Öte yandan, 6101 sayılı Türk Borçlar Kanununun Yürürlüğü ve Uygulama Şekli Hakkındaki Kanun 01.07.2012 tarihinde yürürlüğe girmiştir. Kanunun 2. maddesine göre “Türk Borçlar Kanununun kamu düzenine ve genel ahlaka ilişkin kuralları, gerçekleştirildikleri tarihe bakılmaksızın bütün fiil ve işlemlere uygulanır”. Dairemizin ve giderek Yargıtay"ın yerleşmiş görüşleri, Kurumca bağlanan gelirlerin peşin sermaye değerinin ve geçici iş göremezlik ödeneklerinin hesaplanan zarardan indirilmesi, Kurumun rücu hakkının korunması ve mükerrer ödemeyi önleme ilkesine dayandığından, kamu düzenine ilişkin olarak kabul edilmiştir. Kaldı ki, 6098 sayılı Kanunun 55. maddesi de emredici bir hükme yer verdiğinden gerçekleştiği tarihe bakılmaksızın tüm fiil ve işlemlere uygulanmalıdır. Hal böyle olunca da Kurumca bağlanan gelirlerin ilk peşin değerinin (ve geçici iş göremezlik ödeneği miktarının) rücu edilebilecek kısmının hesaplanarak, bilirkişi raporunda belirlenen zarar tutarından indirilmesi gerekirken, kamu düzenine ilişkin bu durumun usuli kazanılmış hakkın istisnalarından olduğu göz ardı edilerek yazılı şekilde tüm peşin sermaye değerinin indirilmesi suretiyle, diğer bir deyişle fazla indirim yapılarak hüküm kurulması usul ve yasaya aykırı olup bozma nedenidir.
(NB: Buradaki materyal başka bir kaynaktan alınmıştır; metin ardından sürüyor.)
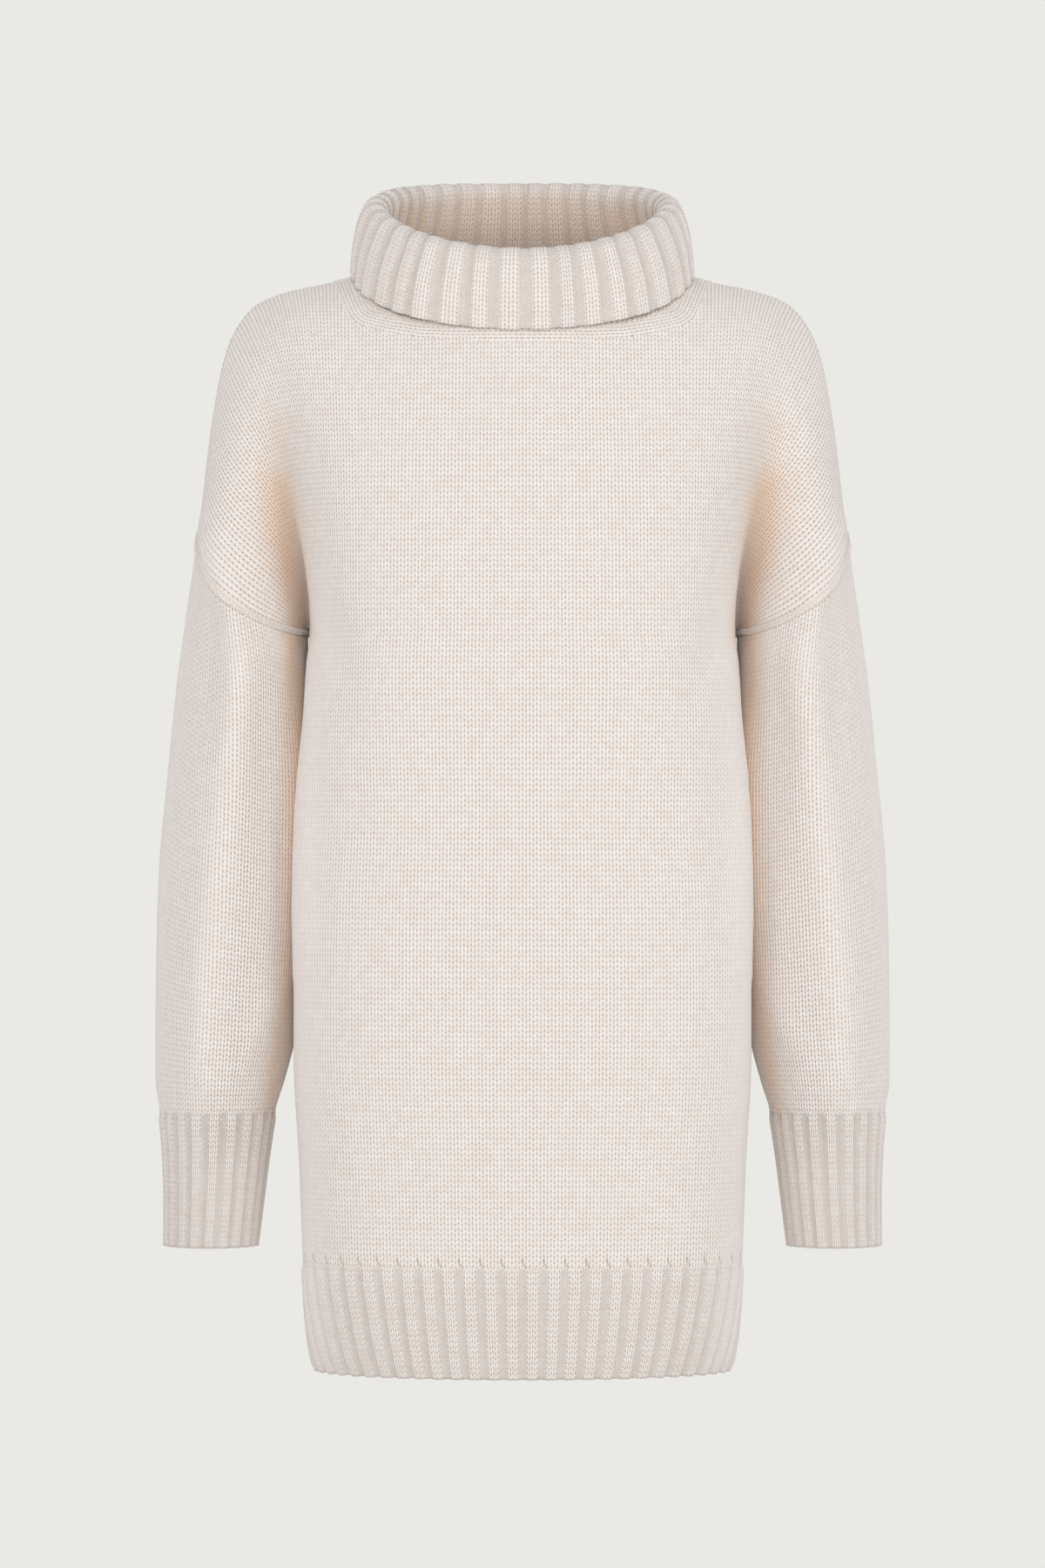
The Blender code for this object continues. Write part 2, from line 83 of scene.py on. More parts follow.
class Track:
    """A smooth curve through values at given keys, which never swings past them."""

    def __init__(self, keys: np.ndarray, values: np.ndarray) -> None:
        """Fit the curve.

        Args:
            keys: Rising keys.
            values: One row of values for each key.
        """
        self.keys = np.asarray(keys, float)
        self.values = np.asarray(values, float).reshape(len(self.keys), -1)
        self.gaps = np.diff(self.keys)[:, None]
        rise = np.diff(self.values, axis=0) / self.gaps
        agree = rise[1:] * rise[:-1] > 0
        total = np.where(agree, rise[1:] + rise[:-1], 1.0)
        inner = np.where(agree, 2 * rise[1:] * rise[:-1] / total, 0.0)
        self.slopes = np.vstack([rise[:1], inner, rise[-1:]])

    @classmethod
    def of(cls, table: Rows) -> "Track":
        """A curve through a table's rows, keyed by their first number."""
        rows = np.array(sorted(table))
        return cls(rows[:, 0], rows[:, 1:])

    def at(self, where: np.ndarray | float) -> np.ndarray:
        """The values at each of the given keys, one row each."""
        where = np.clip(np.atleast_1d(np.asarray(where, float)), self.keys[0], self.keys[-1])
        span = np.clip(np.searchsorted(self.keys, where, side="right") - 1, 0, len(self.keys) - 2)
        gap = self.gaps[span]
        step = (where - self.keys[span])[:, None] / gap
        start = self.values[span] * (1 + 2 * step) * (1 - step) ** 2
        start += self.slopes[span] * gap * step * (1 - step) ** 2
        end = self.values[span + 1] * step**2 * (3 - 2 * step)
        end += self.slopes[span + 1] * gap * step**2 * (step - 1)
        return start + end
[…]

Hükmüne uyulan bozma ilamı sonrasında davacı vekilinin 12.02.2014 tarihli ıslah dilekçesi ile maddi tazminat istemini ıslah suretiyle artırdığı ve Mahkemece bu ıslah dilekçesindeki talep artırımı dikkate alınmak suretiyle hüküm kurulduğu dosya içerisindeki bilgi ve belgelerle kararın incelenmesinden anlaşılmaktadır.
Ne var ki varılan bu sonuç hatalı olmuştur. Yargıtay İçtihadı Birleştirme büyük genel kurulunun 4.2.1948 gün 1944/10 E. 1948/3 K. Sayılı kararında da belirtildiği üzere bozmadan sonra ıslah yapılması mümkün değildir. Bunun yanı davacı bozma öncesinde de 17.05.2010 tarihinde davasını ıslah ederek maddi tazminat istemini artırmış olup, HMK’nun 176/2 maddesi gereğince aynı dava içerisinde tarafların ıslah yoluna bir kez başvurmaları mümkündür. Hal böyle olunca da gerek bozmadan sonra ıslah yapılamayacağına ilişkin içtihadı birleştirme ve gerekse birden fazla ıslah yapılamayacağına ilişkin HMK’nun 176/2 maddesine aykırı biçimde 12.04.2014 tarihli ıslaha değer verilerek karar verilmesi usul ve yasaya aykırı olup bozma nedenidir.
Mahkemece bu maddi ve hukuki olgular göz önünde tutulmaksızın yazılı şekilde hüküm kurulması usul ve yasaya aykırı olup bozma nedenidir.
O halde, davacılar vekili ile temyiz eden davalı...vekilinin bu yönleri amaçlayan temyiz itirazları kabul edilmeli ve hüküm bozulmalıdır.
SONUÇ: Hükmün yukarıda açıklanan nedenlerle BOZULMASINA, temyiz harcının istek halinde temyiz edenlere iadesine
01.12.2015 gününde oybirliğiyle karar verildi.